§ Source data
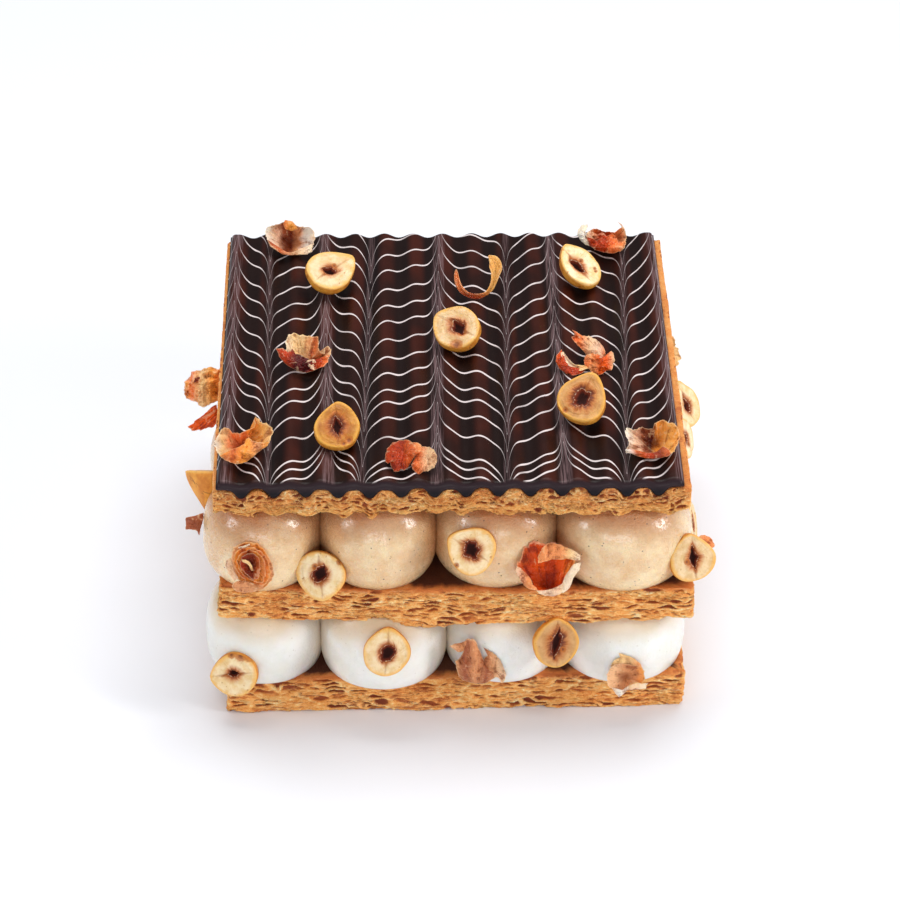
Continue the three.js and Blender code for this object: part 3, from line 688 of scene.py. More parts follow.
# Each layer: its floor and ceiling, how far up a ball is widest, how far over that its crown
# would close, and the share of its width at its foot. lefts and rights are its limits in each row
# from the front, fronts and backs in each column from the left, and the creases are where the
# balls meet.
CREAMS = {
    "white": {
        "floor": BASE_TOP, "ceiling": MIDDLE_UNDERSIDE, "widest": 8.5, "crown": 18.0, "foot": 0.94,
        "lefts": (-70, -68.6, -65.4, -65), "creases": (-37.5, -2.5, 29.6),
        "rights": (65.2, 64.6, 64, 64.4), "fronts": (-68, -71, -68, -68.6),
        "row_creases": (-34.6, -0.4, 33.8), "backs": (68.4, 69.6, 68.2, 69), "first_seed": 100,
    },
    "beige": {
        "floor": MIDDLE_TOP, "ceiling": TOP_SHEET_UNDERSIDE, "widest": 9.0, "crown": 18.0, "foot": 0.85,
        "lefts": (-69.8, -69, -65.6, -65.2), "creases": (-37.3, -5.3, 28.2),
        "rights": (65.5, 64.4, 65.2, 64.2), "fronts": (-68.6, -68.8, -68.2, -70.2),
        "row_creases": (-34.4, 0.2, 34), "backs": (69, 68.2, 69.4, 68), "first_seed": 116,
    },
}
BALLS = 4
LAST_BALL = BALLS - 1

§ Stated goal
Show the data once more, exactly as it was written.

§ Answer to this exercise
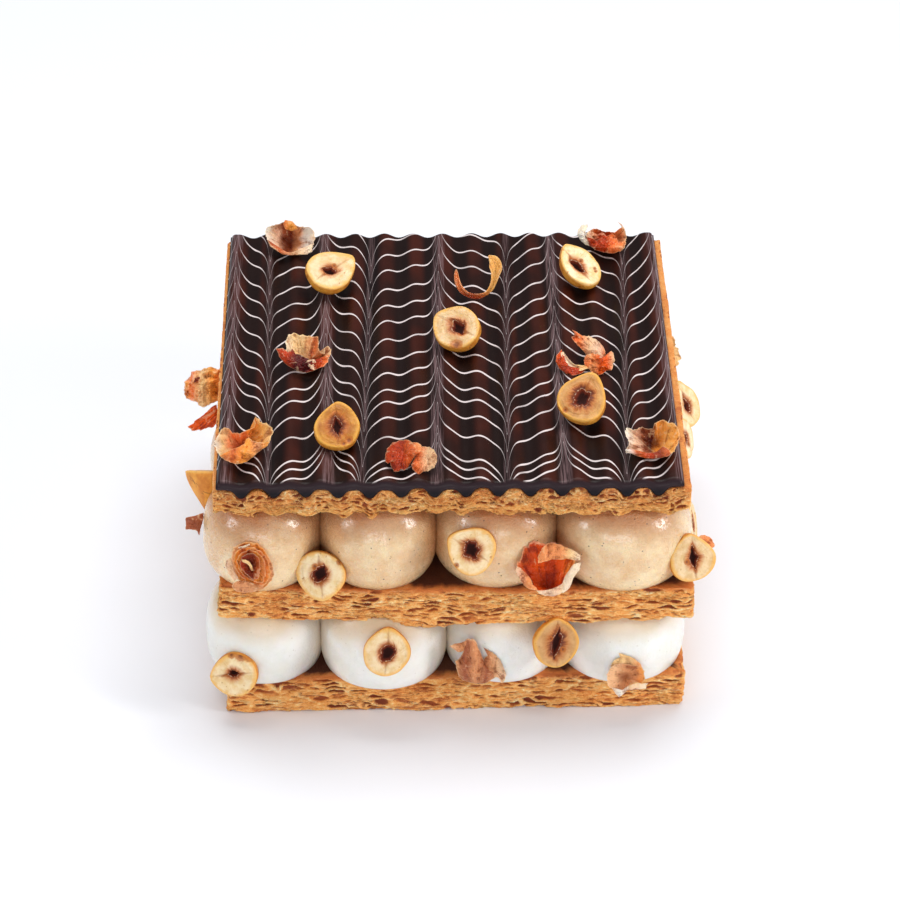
Continue the three.js and Blender code for this object: part 3, from line 688 of scene.py. More parts follow.
# Each layer: its floor and ceiling, how far up a ball is widest, how far over that its crown
# would close, and the share of its width at its foot. lefts and rights are its limits in each row
# from the front, fronts and backs in each column from the left, and the creases are where the
# balls meet.
CREAMS = {
    "white": {
        "floor": BASE_TOP, "ceiling": MIDDLE_UNDERSIDE, "widest": 8.5, "crown": 18.0, "foot": 0.94,
        "lefts": (-70, -68.6, -65.4, -65), "creases": (-37.5, -2.5, 29.6),
        "rights": (65.2, 64.6, 64, 64.4), "fronts": (-68, -71, -68, -68.6),
        "row_creases": (-34.6, -0.4, 33.8), "backs": (68.4, 69.6, 68.2, 69), "first_seed": 100,
    },
    "beige": {
        "floor": MIDDLE_TOP, "ceiling": TOP_SHEET_UNDERSIDE, "widest": 9.0, "crown": 18.0, "foot": 0.85,
        "lefts": (-69.8, -69, -65.6, -65.2), "creases": (-37.3, -5.3, 28.2),
        "rights": (65.5, 64.4, 65.2, 64.2), "fronts": (-68.6, -68.8, -68.2, -70.2),
        "row_creases": (-34.4, 0.2, 34), "backs": (69, 68.2, 69.4, 68), "first_seed": 116,
    },
}
BALLS = 4
LAST_BALL = BALLS - 1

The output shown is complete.